Abstract

According to a handful of researchers who have explored the problem of portages, they have been present in almost every time period and in almost every place, but the interest they have garnered is disproportionate to the role they used to play. Scarce source information on them is surely an important factor here, and a similar situation can be seen in the Polish historiography, which – due to the very poor source base (written records, place names) – is basically limited to two examples: the alleged Ślesin portage and the system of portages on the Polish-Ruthenian borderland. Meanwhile, as Andrew Sherratt argued, the portages were “a simple but powerful idea:” in a situation where rivers and reservoirs determined directions themselves, portages – comprising the landborne part of primarily waterway routes – offered a more “flexible” way of using these connections.
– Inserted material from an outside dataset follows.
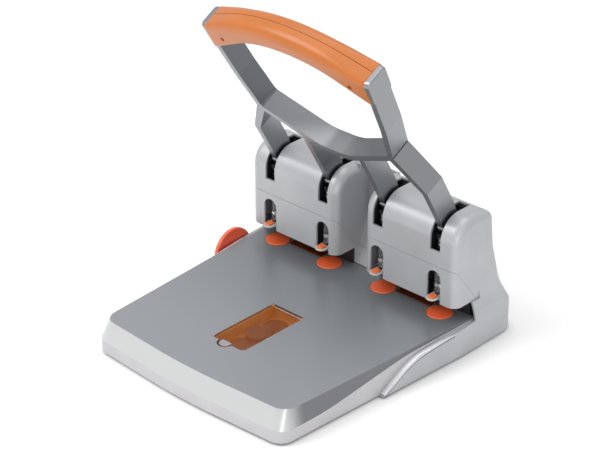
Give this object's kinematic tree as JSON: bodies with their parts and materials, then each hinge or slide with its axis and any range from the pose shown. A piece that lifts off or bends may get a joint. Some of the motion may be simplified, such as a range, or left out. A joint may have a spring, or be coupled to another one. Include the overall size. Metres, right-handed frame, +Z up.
{
  "type": "lever paper punch",
  "caption": "Heavy-duty desk paper punch: a looped lever on cast legs drives hollow punches in hooded heads over a wide paper table with cutting discs, side guide and chip drawer",
  "frame": {"origin": "middle of the footprint, on the desk under the rubber feet", "axes": "X along the row of holes, to the right seen from the front; -Y is the front edge of the paper table; +Z up"},
  "size_m": [0.3221, 0.3599, 0.3749],
  "materials": {
    "silver_plastic": "satin metallic silver",
    "apron_paint": "fine satin grey",
    "band_plastic": "satin light grey",
    "cast_aluminium": "satin, brushed along the band",
    "grip_plastic": "satin orange",
    "disc_plastic": "satin red-orange",
    "guide_plastic": "dark red, glossy",
    "insert_plastic": "bright orange",
    "amber_clear": "clear amber",
    "amber_stop": "deep amber",
    "black_plastic": "matt black",
    "frame_paint": "dark painted steel",
    "sheet_steel": "plain zinc-plated",
    "bright_steel": "ground and polished",
    "bush_bronze": "turned",
    "foot_rubber": "matt"
  },
  "bodies": {
    "base": {"base_screws": "bright_steel", "base_shell": "band_plastic", "bottom_cover": "sheet_steel", "die_plate": "sheet_steel", "disc_well": "black_plastic", "frame_bolts": "bright_steel", "guide_bushes": "bush_bronze", "guide_sleeve": "black_plastic", "head_cover_left": "silver_plastic", "head_cover_right": "silver_plastic", "head_frame_left": "frame_paint", "head_frame_right": "frame_paint", "hinge_shafts": "bright_steel", "lid_hinge_pin": "bright_steel", "nose_panel_left": "silver_plastic", "nose_panel_right": "silver_plastic", "paper_stop_left": "amber_stop", "paper_stop_right": "amber_stop", "rear_housing": "silver_plastic", "rubber_feet": "foot_rubber", "shaft_clips": "bright_steel", "shaft_spacers": "bright_steel", "spare_discs": "disc_plastic", "stripper_plate_left": "sheet_steel", "stripper_plate_right": "sheet_steel", "table_top": "apron_paint", "throat_liners": "black_plastic"},
    "lever": {"lever_casting": "cast_aluminium", "grip_front_shell": "grip_plastic", "grip_rear_shell": "grip_plastic", "grip_screws": "bright_steel"},
    "punch_1": {"punch_pin_1": "bright_steel", "punch_head_1": "bright_steel", "return_spring_1": "bright_steel"},
    "disc_1": {"cutting_disc_1": "disc_plastic"},
    "tab_1": {"release_tab_1": "band_plastic", "tab_insert_1": "insert_plastic"},
    "punch_2": {"punch_pin_2": "bright_steel", "punch_head_2": "bright_steel", "return_spring_2": "bright_steel"},
    "disc_2": {"cutting_disc_2": "disc_plastic"},
    "tab_2": {"release_tab_2": "band_plastic", "tab_insert_2": "insert_plastic"},
    "punch_3": {"punch_pin_3": "bright_steel", "punch_head_3": "bright_steel", "return_spring_3": "bright_steel"},
    "disc_3": {"cutting_disc_3": "disc_plastic"},
    "tab_3": {"release_tab_3": "band_plastic", "tab_insert_3": "insert_plastic"},
    "punch_4": {"punch_pin_4": "bright_steel", "punch_head_4": "bright_steel", "return_spring_4": "bright_steel"},
    "disc_4": {"cutting_disc_4": "disc_plastic"},
    "tab_4": {"release_tab_4": "band_plastic", "tab_insert_4": "insert_plastic"},
    "lid": {"disc_lid": "amber_clear", "lid_lift_tab": "sheet_steel"},
    "side_guide": {"side_guide_disc": "guide_plastic", "side_guide_rod": "bright_steel"},
    "drawer": {"chip_drawer": "silver_plastic"}
  },
  "joints": [
    {"name": "lever_hinge", "type": "hinge", "parent": "base", "child": "lever", "pos_m": [0, 0.108, 0.132], "axis": [1, 0, 0], "range_deg": [0, 56]},
    {"name": "punch_1_slide", "type": "slide", "parent": "base", "child": "punch_1", "axis": [0, 0, -1], "range_m": [0, 0.0188], "stiffness_N_per_m": 600, "springref_m": -0.0325, "deforming": ["return_spring_1"]},
    {"name": "punch_2_slide", "type": "slide", "parent": "base", "child": "punch_2", "axis": [0, 0, -1], "range_m": [0, 0.0188], "stiffness_N_per_m": 600, "springref_m": -0.0325, "deforming": ["return_spring_2"]},
    {"name": "punch_3_slide", "type": "slide", "parent": "base", "child": "punch_3", "axis": [0, 0, -1], "range_m": [0, 0.0188], "stiffness_N_per_m": 600, "springref_m": -0.0325, "deforming": ["return_spring_3"]},
    {"name": "punch_4_slide", "type": "slide", "parent": "base", "child": "punch_4", "axis": [0, 0, -1], "range_m": [0, 0.0188], "stiffness_N_per_m": 600, "springref_m": -0.0325, "deforming": ["return_spring_4"]},
    {"name": "disc_1_turn", "type": "hinge", "parent": "base", "child": "disc_1", "pos_m": [-0.12, 0.09, 0.038], "axis": [0, 0, 1], "continuous": true},
    {"name": "disc_2_turn", "type": "hinge", "parent": "base", "child": "disc_2", "pos_m": [-0.04, 0.09, 0.038], "axis": [0, 0, 1], "continuous": true},
    {"name": "disc_3_turn", "type": "hinge", "parent": "base", "child": "disc_3", "pos_m": [0.04, 0.09, 0.038], "axis": [0, 0, 1], "continuous": true},
    {"name": "disc_4_turn", "type": "hinge", "parent": "base", "child": "disc_4", "pos_m": [0.12, 0.09, 0.038], "axis": [0, 0, 1], "continuous": true},
    {"name": "tab_1_slide", "type": "slide", "parent": "base", "child": "tab_1", "axis": [0, -1, 0], "range_m": [0, 0.006]},
    {"name": "tab_2_slide", "type": "slide", "parent": "base", "child": "tab_2", "axis": [0, -1, 0], "range_m": [0, 0.006]},
    {"name": "tab_3_slide", "type": "slide", "parent": "base", "child": "tab_3", "axis": [0, -1, 0], "range_m": [0, 0.006]},
    {"name": "tab_4_slide", "type": "slide", "parent": "base", "child": "tab_4", "axis": [0, -1, 0], "range_m": [0, 0.006]},
    {"name": "lid_hinge", "type": "hinge", "parent": "base", "child": "lid", "pos_m": [0, -0.0203, 0.036], "axis": [-1, 0, 0], "range_deg": [0, 100]},
    {"name": "side_guide_slide", "type": "slide", "parent": "base", "child": "side_guide", "axis": [-1, 0, 0], "range_m": [0, 0.06]},
    {"name": "drawer_slide", "type": "slide", "parent": "base", "child": "drawer", "axis": [0, 1, 0], "range_m": [0, 0.05]}
  ],
  "couplings": [
    {"joint": "punch_1_slide", "follows": "lever_hinge", "m_per_rad": 0.019213},
    {"joint": "punch_2_slide", "follows": "lever_hinge", "m_per_rad": 0.019213},
    {"joint": "punch_3_slide", "follows": "lever_hinge", "m_per_rad": 0.019213},
    {"joint": "punch_4_slide", "follows": "lever_hinge", "m_per_rad": 0.019213}
  ]
}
Such a combination (both waterand land-based) type of communication is considered to be characteristic of the early stages of transport systems development, which has not always been recognised in the literature, where the importance of water communication is particularly highlighted in the context of prehistoric and early historic societies. Portages stimulated settlement (contact points, break in transportation), and therefore, in the absence of other preconditions, settlement analysis including habitational, economic, spiritual and communicational spheres of human activity should be treated as the main identification factors of these communication amenities. Only the results of such an extensive research can indicate not only the locations of presumed portages, but also their local and supra-local significance. It seems that they are usually wrongly linked to long-distance routes. Recently conducted archaeological research and settlement studies based on them allow to suggest the presence of such communication solutions near several sites (Żolte, Parsecko, West Pomeranian Voivodeship; Pawlowek, Kuyavian- Pomeranian Voivodeship) which could be also localised on the frontiers of the so- -called Baltic zone functioned from 9th to 11th century.